### INFORMATION SUPPLIED

++++++++++

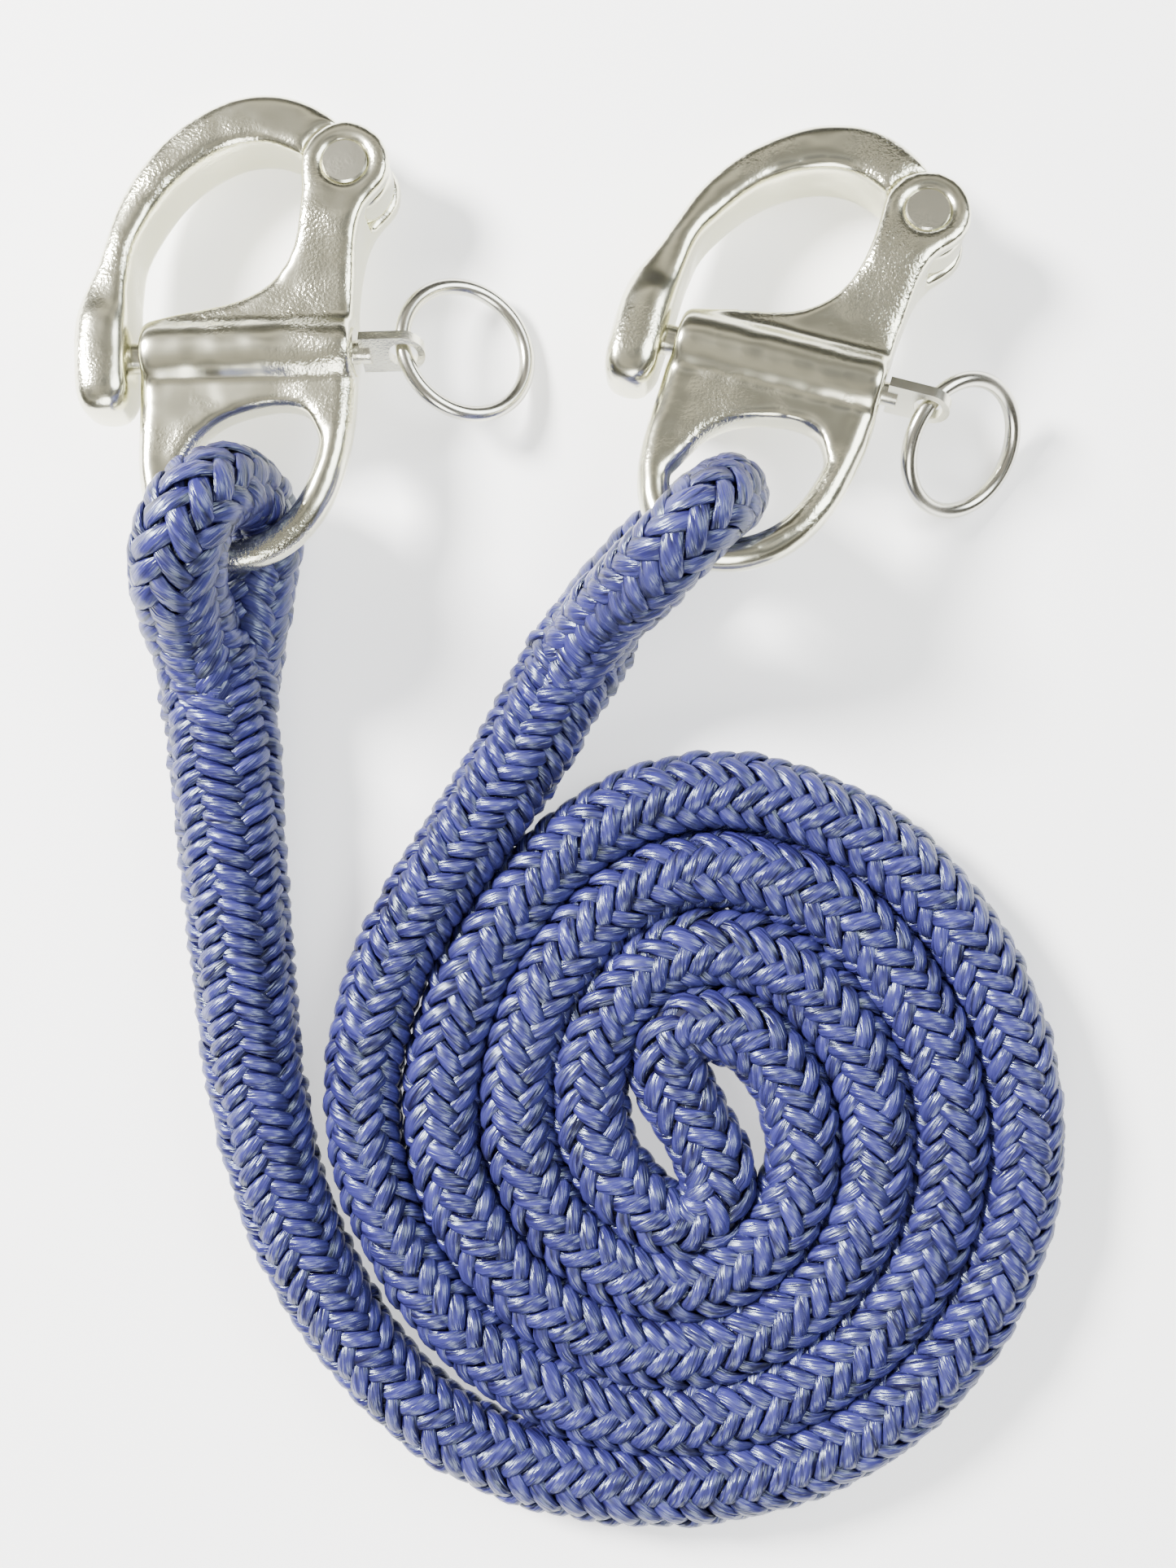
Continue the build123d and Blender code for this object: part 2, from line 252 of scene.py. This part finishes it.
# ---------------------------------------------------------------- braid
CARRIERS = 8                     # bundles of yarn each way round
COLUMNS = 4                      # columns where one way of the braid is on top
RING = 1.1e-3                    # metres from one ring of vertices to the next
PROFILE = np.radians(np.linspace(-118, 118, 9))      # round a bundle's back, which is all that shows
CORE_SIDES = 16
# By the cord's radius: half a bundle's thickness, how far it dives, and the size of the core, which is
# painted dark as the shade between bundles.
BUNDLE_THICK = 0.128
BUNDLE_DIVE = 0.115
CORE_SIZE = 0.76
CROSSING = 0.18                  # more makes a bundle's way from over to under more gradual
# A bundle's width by its share of the way round, and how much more that is on top and less below.
BUNDLE_WIDE, WIDER_ON_TOP = 0.98, 0.10
SHALLOW_SPREAD = 0.6             # how much wider bundles get where the relief is shallower
# What makes the yarns uneven: how much, rings from one random value to the next, and a factor of the seed.
DRIFT = (0.5, 90, 1)             # all the columns together, round the cord
WANDER = (0.05, 9, 31)           # one bundle round the cord
FULLNESS = (0.10, 11, 53)        # its thickness
BREADTH = (0.13, 8, 91)          # its width
WOBBLE = (0.042, 10, 77)         # its distance from the middle
TINT_SEEDS = 1000                # seeds from one cord's yarn tints to the next one's


def unit(vectors):
    return vectors / np.linalg.norm(vectors, axis=-1, keepdims=True)


def frames(points):
    """Side and up at every point, carried along without twist."""
    tangents = unit(np.gradient(points, axis=0))
    up = np.empty_like(points)
    up[0] = (0, 0, 1)
    for i in range(len(points)):
        last = up[i - 1] if i else up[0]
        up[i] = last - tangents[i] * np.dot(last, tangents[i])
        up[i] /= np.linalg.norm(up[i])
    return np.cross(tangents, up), up


def smooth_noise(length, count, seed):
    """A slow random curve between -1 and 1."""
    values = np.random.default_rng(seed).uniform(-1, 1, count + 3)
    return np.interp(np.linspace(0, count, length), np.arange(count + 3) - 1, values)


def grid_faces(grid, closed=False):
    """Four-sided faces between a grid's rows of vertex numbers, joined up round the rows if closed."""
    here, following = (grid, np.roll(grid, -1, axis=1)) if closed else (grid[:, :-1], grid[:, 1:])
    return np.stack([here[:-1], following[:-1], following[1:], here[1:]], -1).reshape(-1, 4)


def cord_mesh(name, places, yarn_faces, core_faces, values):
    """A mesh of yarns in its first material and a core in its second, with values on its vertices."""
    every = np.concatenate([yarn_faces, core_faces])
    mesh = bpy.data.meshes.new(name)
    mesh.vertices.add(len(places))
    mesh.vertices.foreach_set("co", places.ravel())
    mesh.loops.add(every.size)
    mesh.loops.foreach_set("vertex_index", every.ravel())
    mesh.polygons.add(len(every))
    mesh.polygons.foreach_set("loop_start", np.arange(0, every.size, 4))
    mesh.polygons.foreach_set("material_index", np.repeat([0, 1], [len(yarn_faces), len(core_faces)]))
    mesh.update(calc_edges=True)
    mesh.shade_smooth()
    for key, value in values.items():
        attribute = mesh.attributes.new(key, "FLOAT", "POINT")
        attribute.data.foreach_set("value", value.astype(np.float32))
    corners = every.ravel()
    # The UV map gives the highlights their direction along the yarn: run in centimetres, and across.
    uv = np.stack([values["run"][corners] * 100, values["across"][corners]], axis=1)
    mesh.uv_layers.new(name="lie").data.foreach_set("uv", uv.astype(np.float32).ravel())
    mesh.materials.append(YARN)
    mesh.materials.append(CORE)
    return mesh


def braid(name, points, along, half_wide, half_high, pitch, seed, relief=1.0):
    """A braided cord along points: bundles of yarn, over and under, on a core in painted shade."""
    side, up = frames(points)
    count = len(points)

    def uneven(kind, bundle=0):
        amount, rings, factor = kind
        return amount * smooth_noise(count, max(3, count // rings), seed * factor + bundle)

    mean_pitch = (pitch[1:] + pitch[:-1]) / 2
    turned = np.concatenate([[0], np.cumsum(2 * math.pi / mean_pitch * np.diff(along))])
    drift = uneven(DRIFT)
    mean = (half_wide + half_high) / 2
    swing = relief * BUNDLE_DIVE * mean
    body = mean - relief * (BUNDLE_THICK + BUNDLE_DIVE) * mean
    slope = np.arctan(2 * math.pi * body / pitch)
    share = 0.5 * 2 * math.pi * body / CARRIERS * np.cos(slope)

    places, yarn_faces, total = [], [], 0
    values = {"yarn": [], "run": [], "across": [], "lift": []}

    def add(ring, yarn, run, across, lift):
        """Adds rings of vertices with their values, and gives their numbers as a grid."""
        nonlocal total
        shape = ring.shape[:2]
        places.append(ring.reshape(-1, 3))
        for key, value in (("yarn", yarn), ("run", run), ("across", across), ("lift", lift)):
            values[key].append(np.broadcast_to(value, shape).ravel())
        grid = total + np.arange(shape[0] * shape[1]).reshape(shape)
        total += grid.size
        return grid

    for way in (1, -1):
        for index in range(CARRIERS):
            bundle = index * 2 + (way > 0)
            tint = np.random.default_rng(seed * TINT_SEEDS + bundle).uniform()
            phase = 2 * math.pi * (index + 0.5) / CARRIERS + way * turned + drift
            phase = phase + uneven(WANDER, bundle)
            column = np.cos(COLUMNS * (phase - drift) - math.pi / 4)
            lift = way * column / np.sqrt(column**2 + CROSSING)
            thick = relief * BUNDLE_THICK * mean * (1 + uneven(FULLNESS, index))
            wide = share * (BUNDLE_WIDE + WIDER_ON_TOP * lift) / relief**SHALLOW_SPREAD
            wide = wide * (1 + uneven(BREADTH, bundle))
            radial = (body + swing * lift) / mean + uneven(WOBBLE, bundle)
            centre = (
                points + side * (half_wide * radial * np.cos(phase))[:, None]
                + up * (half_high * radial * np.sin(phase))[:, None]
            )
            outward = unit(
                side * (np.cos(phase) / half_wide)[:, None] + up * (np.sin(phase) / half_high)[:, None]
            )
            run = unit(np.gradient(centre, axis=0))
            outward = unit(outward - run * np.sum(outward * run, axis=1, keepdims=True))
            cross = np.cross(run, outward)
            ring = (
                centre[:, None] + outward[:, None] * (thick[:, None] * np.cos(PROFILE))[..., None]
                + cross[:, None] * (wide[:, None] * np.sin(PROFILE))[..., None]
            )
            grid = add(ring, tint, travelled(centre)[:, None], PROFILE / PROFILE[-1], lift[:, None])
            yarn_faces.append(grid_faces(grid))

    spin = np.linspace(0, 2 * math.pi, CORE_SIDES, endpoint=False)
    core = (
        points[:, None] + side[:, None] * ((half_wide * CORE_SIZE)[:, None] * np.cos(spin))[..., None]
        + up[:, None] * ((half_high * CORE_SIZE)[:, None] * np.sin(spin))[..., None]
    )
    core_faces = grid_faces(add(core, 0.0, 0.0, 0.0, -1.0), closed=True)
    values = {key: np.concatenate(value) for key, value in values.items()}
    mesh = cord_mesh(name, np.concatenate(places), np.concatenate(yarn_faces), core_faces, values)
    cord = bpy.data.objects.new(name, mesh)
    bpy.context.collection.objects.link(cord)
    return cord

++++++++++

### STATED EXERCISE
Write out, exactly and with nothing else, the lines of the listing above from its first line through the line with "return np.cross(tangents, up), up".

### EXERCISE RESULT
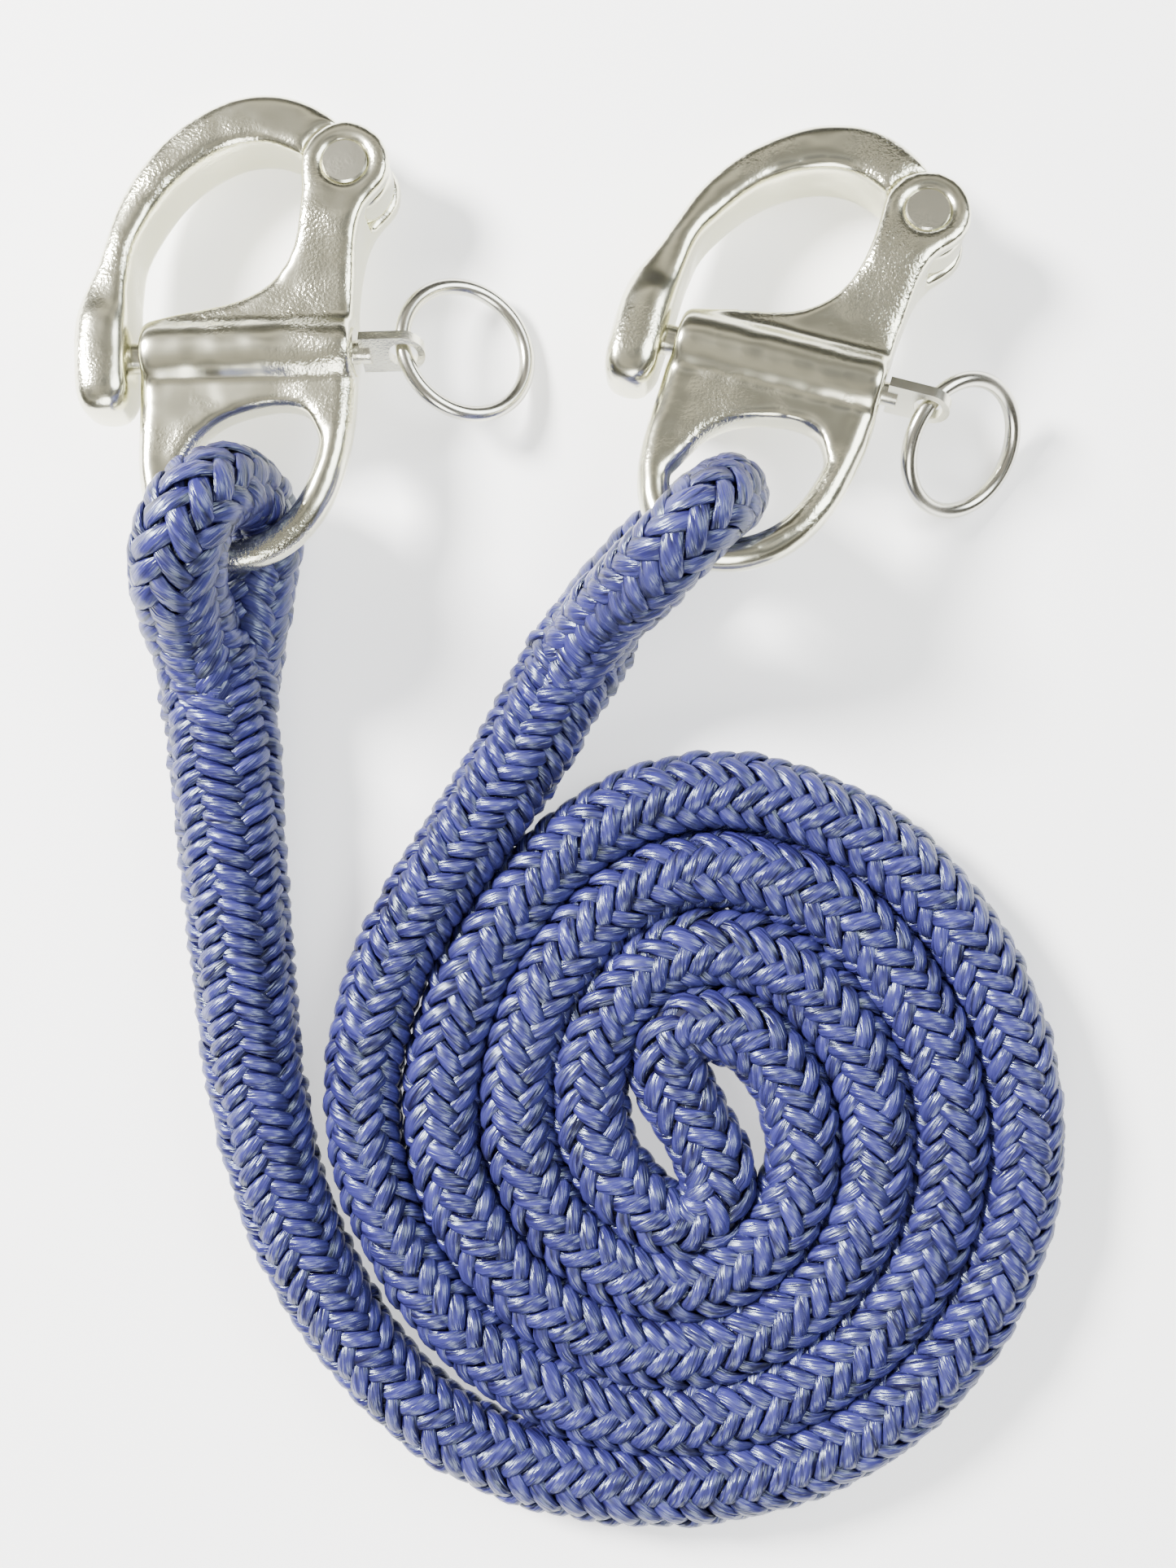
Continue the build123d and Blender code for this object: part 2, from line 252 of scene.py. This part finishes it.
# ---------------------------------------------------------------- braid
CARRIERS = 8                     # bundles of yarn each way round
COLUMNS = 4                      # columns where one way of the braid is on top
RING = 1.1e-3                    # metres from one ring of vertices to the next
PROFILE = np.radians(np.linspace(-118, 118, 9))      # round a bundle's back, which is all that shows
CORE_SIDES = 16
# By the cord's radius: half a bundle's thickness, how far it dives, and the size of the core, which is
# painted dark as the shade between bundles.
BUNDLE_THICK = 0.128
BUNDLE_DIVE = 0.115
CORE_SIZE = 0.76
CROSSING = 0.18                  # more makes a bundle's way from over to under more gradual
# A bundle's width by its share of the way round, and how much more that is on top and less below.
BUNDLE_WIDE, WIDER_ON_TOP = 0.98, 0.10
SHALLOW_SPREAD = 0.6             # how much wider bundles get where the relief is shallower
# What makes the yarns uneven: how much, rings from one random value to the next, and a factor of the seed.
DRIFT = (0.5, 90, 1)             # all the columns together, round the cord
WANDER = (0.05, 9, 31)           # one bundle round the cord
FULLNESS = (0.10, 11, 53)        # its thickness
BREADTH = (0.13, 8, 91)          # its width
WOBBLE = (0.042, 10, 77)         # its distance from the middle
TINT_SEEDS = 1000                # seeds from one cord's yarn tints to the next one's


def unit(vectors):
    return vectors / np.linalg.norm(vectors, axis=-1, keepdims=True)


def frames(points):
    """Side and up at every point, carried along without twist."""
    tangents = unit(np.gradient(points, axis=0))
    up = np.empty_like(points)
    up[0] = (0, 0, 1)
    for i in range(len(points)):
        last = up[i - 1] if i else up[0]
        up[i] = last - tangents[i] * np.dot(last, tangents[i])
        up[i] /= np.linalg.norm(up[i])
    return np.cross(tangents, up), up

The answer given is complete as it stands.